The First International Fascination of Plants Day - May 18th 2012

14th May 2012

Imagine a world without plants. We rely on them for everything, yet plants are often overlooked. Now, thousands of plant scientists, botanists, farmers and gardeners from all over the world are coming together to share their Fascination of Plants.

On Friday May 18th the importance of having plants on our planet will be in the spotlight worldwide. The first International Fascination of Plants Day, launched under the umbrella of the European Plant Science Organization (EPSO, Brussels), is bringing together more than 450 institutions in 39 countries to celebrate the role of plant science in the social, environmental and economic landscape now and into the future.

In the UK alone over 80 universities, institutes, botanic gardens, and other organizations are holding public events and activities in appreciation of how plants shape our world and everything in it.

Tim Smit KBE, Chief Executive of The Eden Project said “The problem with plants is that they don't sing or dance and in an age of low concentration levels and great background noise it would be easy to think of them as the green canvas against which we lead our lives - an accessory.”

“Without plants there is no significant life on earth - other than microbes. From the air that we breathe to the water and food that sustain us, we owe it all to plants.”

Fascination of Plants events are happening all over the country.
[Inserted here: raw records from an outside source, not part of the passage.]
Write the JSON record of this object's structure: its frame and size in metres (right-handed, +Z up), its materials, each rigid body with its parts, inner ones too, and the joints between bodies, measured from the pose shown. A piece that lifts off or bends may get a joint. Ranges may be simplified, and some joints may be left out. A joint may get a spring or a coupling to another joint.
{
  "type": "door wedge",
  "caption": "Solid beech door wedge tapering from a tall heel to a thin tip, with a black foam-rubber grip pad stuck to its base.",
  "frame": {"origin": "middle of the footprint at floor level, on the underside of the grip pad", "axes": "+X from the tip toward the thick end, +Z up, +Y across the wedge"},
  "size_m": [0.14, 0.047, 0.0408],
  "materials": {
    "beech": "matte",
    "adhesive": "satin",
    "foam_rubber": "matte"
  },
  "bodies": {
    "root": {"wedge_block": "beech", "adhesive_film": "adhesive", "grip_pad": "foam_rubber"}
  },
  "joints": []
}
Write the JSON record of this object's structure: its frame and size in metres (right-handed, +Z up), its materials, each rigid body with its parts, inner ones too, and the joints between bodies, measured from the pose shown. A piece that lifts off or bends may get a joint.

From the space age Jodrell Bank Discovery Centre to the ancient Stonehenge landscape, events will explore how we share our planet with plants. Universities, plant research institutes and botanic gardens will open their doors to let the public explore basic plant science, agricultural research, environmental conservation, biodiversity, education and arts.

Tim Smit commented, "I am proud to support this programme because it is essential (and I don't use this word lightly), that we inspire respect and awe in plants and excite the spirit of enquiry into as many people as possible so that they may become growers and farmers, scientists and artists as well as engineers and architects who learn from natural form and the weight of millennia of adaptation to a planet on which we are relatively new arrivals."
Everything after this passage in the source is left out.